Which brings us to the present moment, and the GOP’s decision to play the race card.

It is beyond dispute that the national GOP, in recent years, has repeatedly sought to expand its appeal to African-American voters; chairman Ken Mehlman has tirelessly pitched the party to black audiences. He has sought to convince blacks that the GOP was renouncing its old “southern strategy” (a term coined during the Richard Nixon era); under this 30-year strategy, the GOP successfully invited southern whites into the fold by stoking fear of blacks. As Mehlman told one black gathering last year, “Some Republicans gave up on winning the African American vote, looking the other way or trying to benefit politically from racial polarization. I am here today as the Republican chairman to tell you we were wrong."

But now that the Republicans have their backs to the wall in Tennessee, racial polarization appears to be a viable tactic.

In recent days, Mehlman’s Republican National Committee has been running a TV ad (see “Too Hot for Corker”) which suggests that one of Ford’s hobbies is interracial sex. The ad mostly features “real people” who think that Ford, if elected, would vote to raise taxes and try to take away hunters’guns. That’s standard political fare. But the star of the ad, clearly, is the bare-shouldered, and implicitly naked, blonde white bimbo who squeals that she met “Harold” at a Playboy party. She also gets the last word; after the closing slogan (“Harold Ford. He’s just not right”), the white girl returns. She vamps for the camera, suggestively coos, “Harold! Call me!,” and finishes with a wink.

With polls indicating that the Tennessee race may hinge on the voting decisions of white rural voters, it doesn’t take a genius to conclude that this ad was not designed to appeal to the better angels of their nature.

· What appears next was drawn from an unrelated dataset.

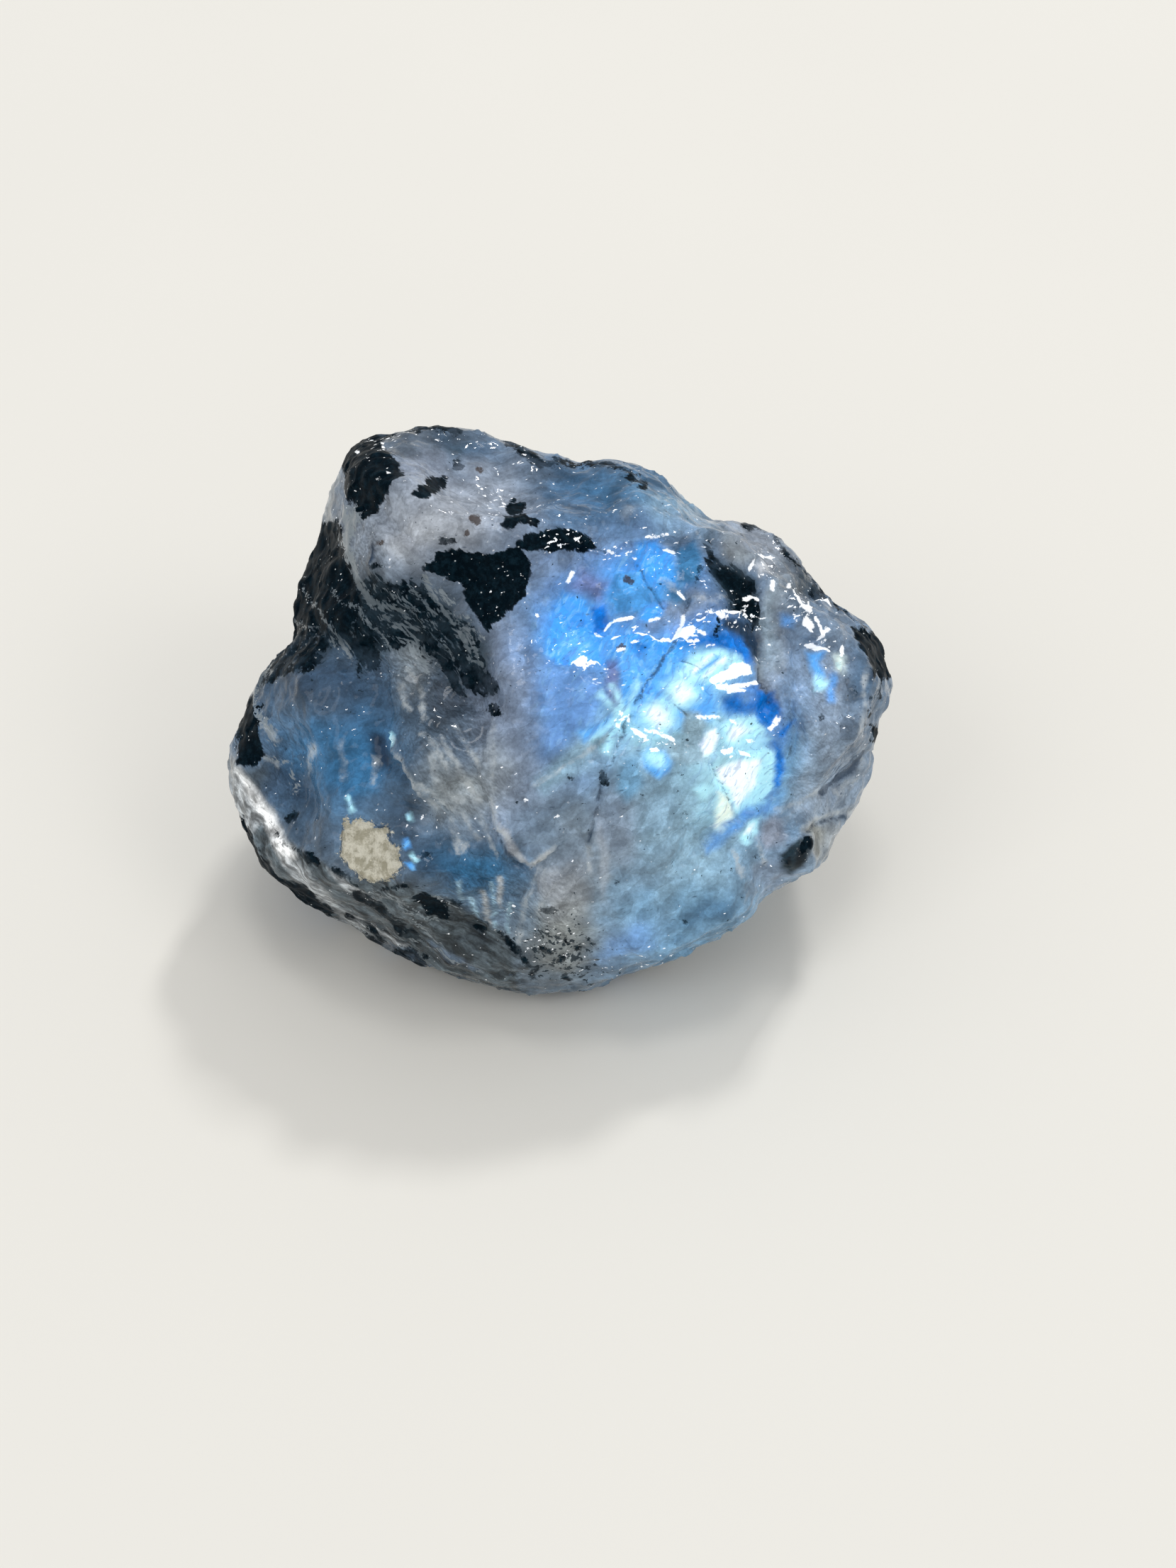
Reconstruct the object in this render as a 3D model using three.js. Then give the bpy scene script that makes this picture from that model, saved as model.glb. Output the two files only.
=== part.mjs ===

The Republican National Committee message – “vote for Bob Corker because we have conjured the image of Harold Ford consorting with white women” – is a throwback to the strategy once employed in North Carolina by Jesse Helms, when the incumbent conservative senator was locked in a tight race with black Democrat Harvey Gantt. A Helms TV ad played on the fear that blacks were taking jobs from white people; the ad showed a white man's hands tearing up a job rejection letter. And as the election tally later demonstrated, the ad worked.

William Cohen, a former Republican senator from Maine, mentioned the Helms ad in passing the other day, while he was condemning the Tennessee bimbo ad. Cohen said on CNN: “It reminded me of what happened in North Carolina with Harvey Gantt, a purely overt racist approach…..It’s - to me, at least as I watch that (bimbo ad), is a very serious appeal to a racist sentiment…And I think (the Republicans) ought to stop it. I think that they have a candidate, and discuss the – the issues on the merits, and not get into that kind of personal type of an attack.”

GOP chairman Mehlman’s response is noteworthy. When quizzed about the ad by a visibly outraged Tim Russert, Mehlman said that he didn’t think the bimbo insinuations were racist. He said, "I think that there is nothing more repugnant in our society than people who try to divide Americans along racial lines. And I would denounce any ad that I felt did....I think it's a fair ad."

He also said that he had no control over the ad anyway - even though the ad itself tells the viewer that the Republican National Committee is “responsible for its contents.” Apparently, he is right in the technical sense; under arcane and complicated campaign finance rules, in which campaign lawyers help erect legal “firewalls,” the creation of that ad was done as an “independent expenditure” that did not require Mehlman’s official OK.

So here's where things stand: Mehlman says he's fine with the ad and can't pull it down. Meanwhile, Bob Corker, the GOP candidate, is calling the ad "tacky," and tells CNN that, while he has had no role in the ad whatsoever, nevertheless says that people in his campaign have talked to people in Mehlman's office about taking it down...although he can't remember who has talked to whom. And then there is White House spokesman Tony Snow, who insists that the ad is not tacky or racist ("There's always an attempt, when you've got an African-American candidate, to attribute something to the race card"), but nevertheless told MSNBC last night that all responsibility rests with Corker "He can get it pulled. That oughta take care of it."

One could still argue, of course, that Ken Mehlman - as spokesman for the national party - is still free to condemn such an ad, and free to reiterate his 2005 statement that his plans for a big-tent GOP leave no room for strategies that seek to polarize the voting public along racial lines.

But that won’t happen, because the Republicans are fighting to hang onto their power with the clock ticking down, and therefore all forms of hardball – including the old reliables – are now in play. Mehlman’s renunciation of the old GOP southern strategy is apparently a luxury that the GOP can ill afford in its current moment of peril.